Awestruck by love, my eyes glued to one of the wonders of the world "TajMahal".. to me it appeared to be a god's painting. I could not take my eyes off for a long time. Its not that I am visiting it for the first time but still... a large number of thoughts then hit my always so webbed yet so vivacious mind... and I get a new meaning to this evocative structure every time. Even being a mausoleum, it never dwells upon the melancholy in me rather I feel more ecstatic being witness to this tallest structure epitomizing this beautiful feeling called 'Love'. Its truly a reflection of two deeply in love souls..the timelessness of TajMahal and much more.. We remember the art..we remember the heart... but we forget the hands which creates masterpieces...

At every age and stage of life.. TajMahal looks and feel different, as a child one gets mesmerized by its beauty, as a teenager you get charmed by the story behind and as an adult you get captivated by the love empowered perpetual and eternal. Each stage gives us a reason to learn, to yearn and a reason to get fascinated... propelling a thought that one life may not be enough to love or to be loved back. Lifetime falls short when its true and the person you love is with you. 

The Taj is considered to be an epitome of love, unlike of the almost all materialistic love existing today and I wonder, does love always happen for a reason today or there exists no love at all...for what we call all is infatuation, attraction, lust- all temporary emotions which will fade away with the passing time. May be the irony is that love only exists as a emotion in this ever growing emotionless world....

But I cannot swish away by saying that, as I am also very much part of this emotionless world. Why it happened at the first place then? Did the degree of love come down gradually over the last few centuries? Or we as a society or me as an individual growing mechanically only?

Perhaps the answer lies in the other aspects of life, guess the elements of lust and greed took over Love in a big way. Love was always there, Love is still there. The same pious feeling one can have for another soul. But our own untrue self propels the pains in our life, in our love relationships and in our journey of eternal joy.

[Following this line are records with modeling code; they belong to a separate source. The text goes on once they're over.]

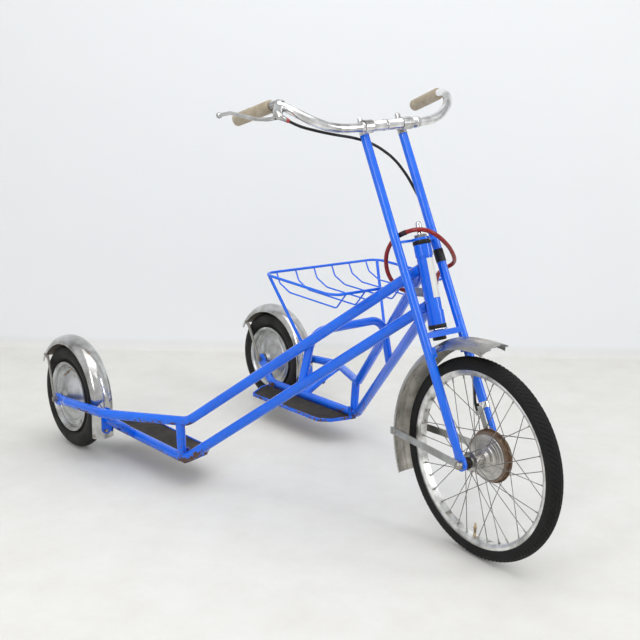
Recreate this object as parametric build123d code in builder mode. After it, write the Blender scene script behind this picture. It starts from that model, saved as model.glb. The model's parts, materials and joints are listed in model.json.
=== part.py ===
from build123d import *
import os
from math import cos, pi, radians, sin, sqrt, tan

# Kick scooter with one steered wheel in front and two free wheels behind.
# Millimetres. +X is ahead, +Y is the rider's left, +Z is up, and the floor is z = 0.

# Stance
wheelbase = 1249.0
rear_track = 757.0
parked_steer = -5.3  # the fork stands turned a little to the rider's right
steer_tilt = 17.95  # steering axis back from upright
fork_rake = 62.2  # front axle ahead of the steering axis
head_length = 197.3

# Front wheel, 40-406
front_tyre_radius = 239.3
front_tyre_section = 19.5
front_tyre_height = 28.3  # from the rim's edge to the tread
front_rim_half_width = 13.5
front_rim_depth = 14.5
rim_wall = 2.0
spoke_count = 36
spoke_radius = 0.95
small_flange_radius = 24.0
small_flange_y = -31.8
drum_flange_radius = 64.0
drum_flange_y = 34.2
flange_thickness = 2.4
drum_radius = 60.0
drum_end_y = 42.0
hub_barrel_radius = 13.0
hub_end_y = -36.0
hub_boss_radius = 29.0
hub_cover_radius = 54.0
hub_hole_ring = 22.0
hub_hole_radius = 2.5
hub_hole_foot = 14.0
hub_hole_count = 4

# Rear wheels, 62-203 on pressed discs
rear_tyre_radius = 155.0
rear_tyre_section = 26.0
rear_rim_radius = 104.0
rear_rim_half_width = 24.0
rear_hub_half_width = 46.0
rear_hub_radius = 20.0
rear_cone_height = 8.5  # from the hub's end to each axle plate

# Tubes
rail_radius = 13.0
post_radius = 12.5
arch_radius = 11.0
blade_radius = 11.0
head_radius = 19.0
head_bore = 15.5
head_sleeve_radius = 21.0
head_sleeve_low = 38.0
head_sleeve_high = 30.0

# Frame, as places ahead of the rear axle, out from the rear wheel's mid plane and above the floor
deck_rail_height = 85.0
upper_kink = (270.0, 52.5, 177.0)
upper_bend = (498.0, -69.0, 191.0)
upper_bend_radii = (90.0, 55.0)
lower_heel = (62.0, -60.5, deck_rail_height)
lower_bend = (492.0, -64.5, deck_rail_height)
lower_bend_radii = (45.0, 70.0)
upper_head_along = 146.7  # where the rails meet the steering axis, up from the head tube's foot
lower_head_along = 57.7
post_setback = 14.0  # behind the lower rail's bend
post_lean = 6.0  # the post's top stands further out than its foot
arch_setback = 289.6  # behind the head's end of the lower rails
arch_shoulder = (-25.9, 29.6)  # out from the upper rail and above it
arch_bend_radius = 55.0
brace_foot = (236.0, -60.5, deck_rail_height)
brace_top = (268.0, 50.5, 170.0)
brace_radius = 12.0
plate_thickness = 7.0
plate_width = 34.0
flattened_length = 62.0

# Decks, hung under the lower rails
deck_back = 62.0
deck_edge = (
    # back from the lower rail's bend, in from the rail
    (52.0, 116.0),
    (22.0, 86.0),
    (3.0, 14.0),
    (3.0, 0.0),
)
deck_heel = (
    # ahead of the deck's back, in from the rail
    (0.0, 0.0),
    (0.0, 38.0),
    (48.0, 116.0),
)
deck_hang = 1.0  # the sheet's underside hangs this far below the rail
deck_sheet = 2.5
deck_rim_height = 10.0
deck_rim_width = 4.0
deck_corner_radius = 18.0
mat_thickness = 4.0
mat_gap = 0.5
deck_tab = (-12.0, -18.0, 14.0, 3.0, 36.0)  # ahead of the bend, out from the rail, length, thickness, height
deck_heel_tab = (22.0, -14.0, 26.0, 4.0, 22.0)  # ahead of the deck's back, then as above

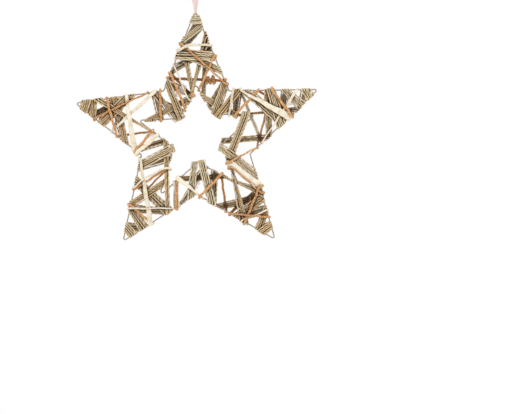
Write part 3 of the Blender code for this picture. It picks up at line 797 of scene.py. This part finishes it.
# A band of twisted cords side by side, on a flat dark sheet: painted shade showing between them.
def dressTwine(name, sections):
    left, right, depth, along = edgeLines(sections, cords["step"], cords["soften"])
    wide, out, width, upright = directions(left, right)
    count = max(2, round(float(np.percentile(width, cords["usualWidth"])) / cords["spacing"]))
    lay = cords["ropeLay"] if name in cords["ropes"] else cords["lay"] * pick.uniform(*cords["layRange"])
    mesh, tube, ring, angle = straightTubes(name + "_cords", count + 1, cords["sides"], len(along))
    isShadeSheet = tube == count
    places = (np.arange(count + 1) + 0.5 + pick.uniform(-1, 1, count + 1) * cords["uneven"]) / count
    share = np.where(isShadeSheet, 0.5, places[tube])
    phase = pick.random(count + 1)[tube] * 2 * math.pi
    way = np.where(pick.random() < cords["leftTwist"], -1, 1)
    # all that follows has one value for each point of the mesh
    along, upright, half = along[ring], upright[ring], width[ring] / 2
    radius = np.clip(half / count, cords["thinnest"], cords["thickest"])
    twist = angle + way * 2 * math.pi * along / lay + phase
    wobble = cords["wobble"] * np.sin(2 * math.pi * along / cords["wobbleLength"] + 5 * phase)
    slip = cords["slip"] * upright ** 2 * (1 - 2 * share) ** 3
    strays = wobble * ~isShadeSheet + slip
    centre = left[ring] + (right - left)[ring] * share[:, None] + wide[ring] * strays[:, None]
    ply = radius * (1 - cords["groove"] * np.sin(angle) ** 2)
    flat = np.clip(depth[ring] / 2 / radius, cords["flattest"], 1)
    narrowed = (1 - cords["shadeSheetFlat"] * (1 - flat)) * (1 - cords["shadeSheetTurn"] * upright ** 2)
    shadeSheetHalf = half * cords["shadeSheetShare"] * narrowed - radius
    sideways = np.where(isShadeSheet, shadeSheetHalf * np.cos(angle), ply * np.cos(twist))
    outwards = np.where(isShadeSheet, cords["shadeSheet"] / 2 * flat ** 2 * np.sin(angle), ply * flat * np.sin(twist))
    points = offLine(centre, wide[ring], sideways, out[ring], outwards)
    # painted shade where cords meet and between plies, and all over the dark sheet
    meets = np.abs(np.cos(twist)) ** 3
    free = ((tube == 0) & (np.cos(twist) < 0)) | ((tube == count - 1) & (np.cos(twist) > 0))
    meets = np.where(free, cords["freeSeam"] * meets, meets)
    hollow = np.where(isShadeSheet, 1, np.maximum(cords["seam"] * meets, cords["plySeam"] * np.sin(angle) ** 4))
    offset = pick.random(count + 1)[tube]
    batch = pick.random() * 0.5 + pick.random(count + 1)[tube] * 0.5
    straight = np.column_stack((ply * np.cos(angle), ply * np.sin(angle), along + offset))
    setAttributes(mesh, straight=straight, hollow=hollow, tint=batch)
    dressed.append((mesh, points, upright))
    finishPiece(mesh, world(points), "glitter_twine", name)


yarn = {
    "thickness": 3.4 * mm, "width": 4.2 * mm, "slot": "rust_yarn", "fill": 1.06, "sides": 10,
    "step": 1.2 * mm, "soften": 1.2 * mm, "lay": 13 * mm, "creases": 2, "crease": 0.12, "seam": 0.35,
    "lumps": ((5.3 * mm, 0.07), (11 * mm, 0.07), (2.6 * mm, 0.05)), "sway": 0.4 * mm, "swayLength": 24 * mm,
    "pinch": 0.15, "hairGap": 0.7 * mm, "hairLength": 3.2 * mm, "hair": 0.1 * mm,
}
roving = {
    "thickness": 3.0 * mm, "width": 7.0 * mm, "slot": "cream_wool", "fill": 1.1, "sides": 14,
    "step": 1.6 * mm, "soften": 1.6 * mm, "lay": 160 * mm, "creases": 5, "crease": 0.09, "seam": 0.4,
    "lumps": ((9 * mm, 0.04), (23 * mm, 0.07)), "sway": 0.5 * mm, "swayLength": 41 * mm,
    "pinch": 0.35, "hairGap": 1.4 * mm, "hairLength": 4 * mm, "hair": 0.07 * mm,
}
spun = {  # what both kinds share
    "evenReach": 7 * mm,  # a strand is no wider where it turns around a wire than so far on either side
    "lumpRatio": 1.31,  # between the two waves of a lump
    "creaseEdge": 0.6,
    "taper": 2 * mm,
    "bluntEnd": 0.55,
}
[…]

Yet we dream, yet we love.. yet we make relationships some work while others turn enemies in the mind. I have often heard people in the failed relationships say that we will make better choices next time....I feel there are no better choices but only better way to deal with your choices next time.....

Glaring at Taj I felt... one of the most beautiful concept in life is that of 'soul-mates' and that's what it remains for most in today's world a concept... I laugh at myself sometimes...still to believe in the same...still wish to live life like a dream come true...TajMahal of course is not what I dream of, but true love of its kind is I believe everyone's eternal desire.....

Heart has its own wings.. no reason, no justification, no logic can ever control or restrict its flight and such is my heart...and sometimes I wish to be brain-driven person... life would have been uncomplicated then...search for eternal peace is longed by everyone...but does anyone achieves it by decoding all the inquisitive is a much larger question here.... the battles you fight out there in the world are no big deal but the one you fight often between your mind and heart are far more crucial... they are the ones you must fight well and win. 

 In the journey of life you love some ... you hate some....and few years down the line it does not even matters.. but the feelings remain and the memory remains.. as they are immortal... whether they bad or good but they remain constant in our lives....such is TajMahal.....symbolizing that some emotions exist in the world which are ever lasting....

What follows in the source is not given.